:: GIVEN MATERIAL ::
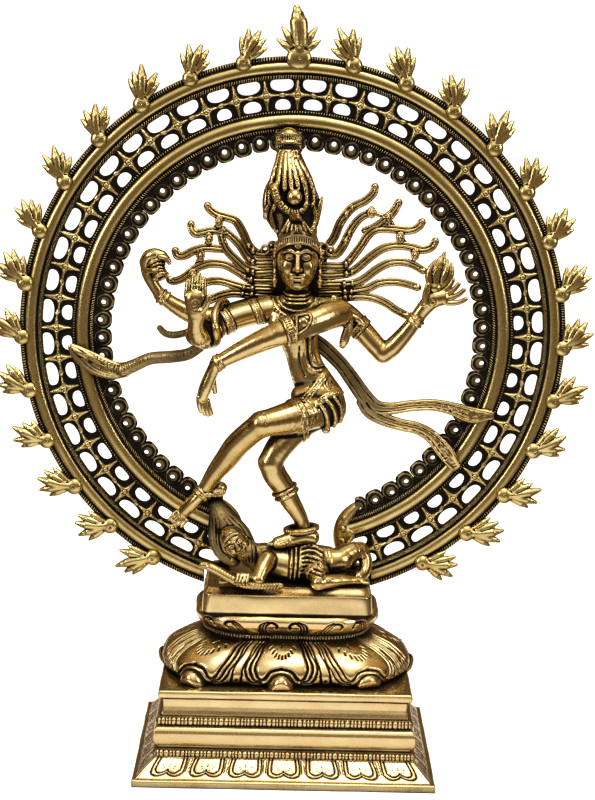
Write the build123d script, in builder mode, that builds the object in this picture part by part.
from build123d import *
import math
import os

# A cast brass nataraja: a dancing figure on a small reclining figure, inside a pierced ring of flames,
# on a double lotus and a stepped hollow plinth. Millimetres, +Z up, the front faces -Y, and the origin
# is the centre of the plinth's underside.

# ---- driving dimensions ----
TOTAL_HEIGHT = 508.0
FOOT_WIDTH, FOOT_DEPTH = 200.0, 162.0
SLAB_WIDTH, SLAB_DEPTH = 168.0, 128.0
SLAB_TOP = 61.5
PLINTH_WALL = 8.0
PLINTH_ROOF = 6.0

LOTUS_NECK_Z = 89.0
LOTUS_TOP_Z = 107.0
SEAT_TOP_Z = 125.0
SEAT_HALF_WIDTH = 57.0
SEAT_HALF_DEPTH = 42.0

ARCH_Y = 20.0
ARCH_Z = 289.5
ARCH_THICKNESS = 5.0
ARCH_FRONT_Y = ARCH_Y - ARCH_THICKNESS / 2
OUTER_BAND_R, OUTER_BAND_WIDTH = 178.0, 8.0
INNER_BAND_R, INNER_BAND_WIDTH = 143.0, 9.0
TOOTH_WIDTH = 3.5
STAR_COUNT = 48
PEARL_COUNT = 66
PEARL_CENTRE_R, PEARL_R, PEARL_HOLE_R = 129.5, 6.0, 1.7
ARCH_CUT_HALF_WIDTH = 58.0
ARCH_GAP_HALF_WIDTH = 34.0
FLAME_COUNT_PER_SIDE = 13
FLAME_STEP_DEG = 11.5
FLAME_BOSS_R, FLAME_BOSS_CENTRE_R = 6.2, 184.0
RIVET_R = 1.5

TIE_ROD_R = 4.0
ROD_CLEARANCE_R = 4.4
SCREW_R = 2.0
SCREW_HEAD_R, SCREW_HEAD_HEIGHT = 3.6, 2.4
RUNNING_GAP = 0.05

BACK_CENTRE_Z = 145.0  # top of the reclining figure's back, where the dancer stands

ON_BASE = (Align.CENTER, Align.CENTER, Align.MIN)
UNDER_TOP = (Align.CENTER, Align.CENTER, Align.MAX)
BALL_TURN = Rot(35, 20, 10)

os.makedirs("parts", exist_ok=True)


def write(built, name):
    """Labels one finished piece and writes its STEP file."""
    built.part.label = name
    export_step(built.part, f"parts/{name}.step")


def frustum(z_low, z_high, size_low, size_high):
    """A straight-sided layer between two centred rectangles."""
    with BuildSketch(Plane.XY.offset(z_low)) as low:
        Rectangle(*size_low)
    with BuildSketch(Plane.XY.offset(z_high)) as high:
        Rectangle(*size_high)
    loft([low.sketch, high.sketch])


def rounded_loft(sections, mode=Mode.ADD):
    """A smooth body through centred rounded rectangles, each (z, width, depth, corner radius)."""
    faces = []
    for z, width, depth, corner in sections:
        with BuildSketch(Plane.XY.offset(z)) as section:
            RectangleRounded(width, depth, corner)
        faces.append(section.sketch)
    loft(faces, mode=mode)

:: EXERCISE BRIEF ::
Reproduce the full listing word for word.

:: THE ANSWER ::
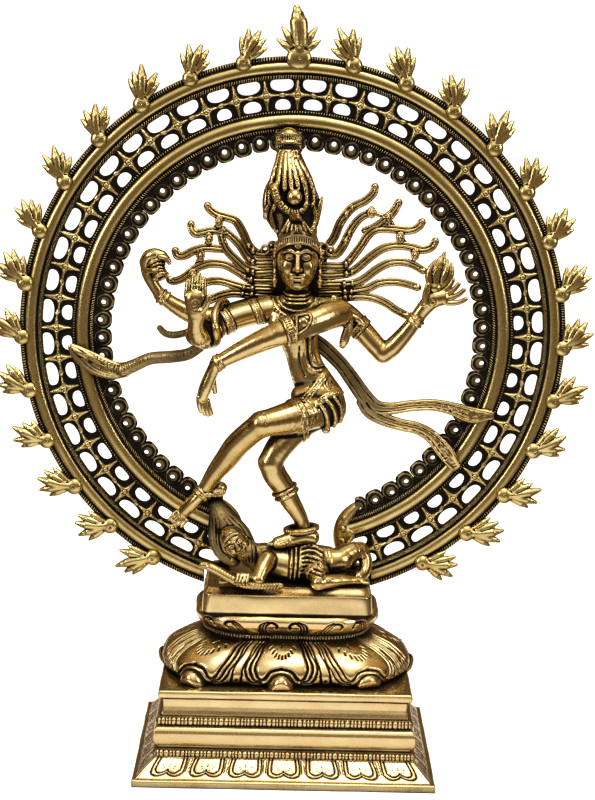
Write the build123d script, in builder mode, that builds the object in this picture part by part.
from build123d import *
import math
import os

# A cast brass nataraja: a dancing figure on a small reclining figure, inside a pierced ring of flames,
# on a double lotus and a stepped hollow plinth. Millimetres, +Z up, the front faces -Y, and the origin
# is the centre of the plinth's underside.

# ---- driving dimensions ----
TOTAL_HEIGHT = 508.0
FOOT_WIDTH, FOOT_DEPTH = 200.0, 162.0
SLAB_WIDTH, SLAB_DEPTH = 168.0, 128.0
SLAB_TOP = 61.5
PLINTH_WALL = 8.0
PLINTH_ROOF = 6.0

LOTUS_NECK_Z = 89.0
LOTUS_TOP_Z = 107.0
SEAT_TOP_Z = 125.0
SEAT_HALF_WIDTH = 57.0
SEAT_HALF_DEPTH = 42.0

ARCH_Y = 20.0
ARCH_Z = 289.5
ARCH_THICKNESS = 5.0
ARCH_FRONT_Y = ARCH_Y - ARCH_THICKNESS / 2
OUTER_BAND_R, OUTER_BAND_WIDTH = 178.0, 8.0
INNER_BAND_R, INNER_BAND_WIDTH = 143.0, 9.0
TOOTH_WIDTH = 3.5
STAR_COUNT = 48
PEARL_COUNT = 66
PEARL_CENTRE_R, PEARL_R, PEARL_HOLE_R = 129.5, 6.0, 1.7
ARCH_CUT_HALF_WIDTH = 58.0
ARCH_GAP_HALF_WIDTH = 34.0
FLAME_COUNT_PER_SIDE = 13
FLAME_STEP_DEG = 11.5
FLAME_BOSS_R, FLAME_BOSS_CENTRE_R = 6.2, 184.0
RIVET_R = 1.5

TIE_ROD_R = 4.0
ROD_CLEARANCE_R = 4.4
SCREW_R = 2.0
SCREW_HEAD_R, SCREW_HEAD_HEIGHT = 3.6, 2.4
RUNNING_GAP = 0.05

BACK_CENTRE_Z = 145.0  # top of the reclining figure's back, where the dancer stands

ON_BASE = (Align.CENTER, Align.CENTER, Align.MIN)
UNDER_TOP = (Align.CENTER, Align.CENTER, Align.MAX)
BALL_TURN = Rot(35, 20, 10)

os.makedirs("parts", exist_ok=True)


def write(built, name):
    """Labels one finished piece and writes its STEP file."""
    built.part.label = name
    export_step(built.part, f"parts/{name}.step")


def frustum(z_low, z_high, size_low, size_high):
    """A straight-sided layer between two centred rectangles."""
    with BuildSketch(Plane.XY.offset(z_low)) as low:
        Rectangle(*size_low)
    with BuildSketch(Plane.XY.offset(z_high)) as high:
        Rectangle(*size_high)
    loft([low.sketch, high.sketch])


def rounded_loft(sections, mode=Mode.ADD):
    """A smooth body through centred rounded rectangles, each (z, width, depth, corner radius)."""
    faces = []
    for z, width, depth, corner in sections:
        with BuildSketch(Plane.XY.offset(z)) as section:
            RectangleRounded(width, depth, corner)
        faces.append(section.sketch)
    loft(faces, mode=mode)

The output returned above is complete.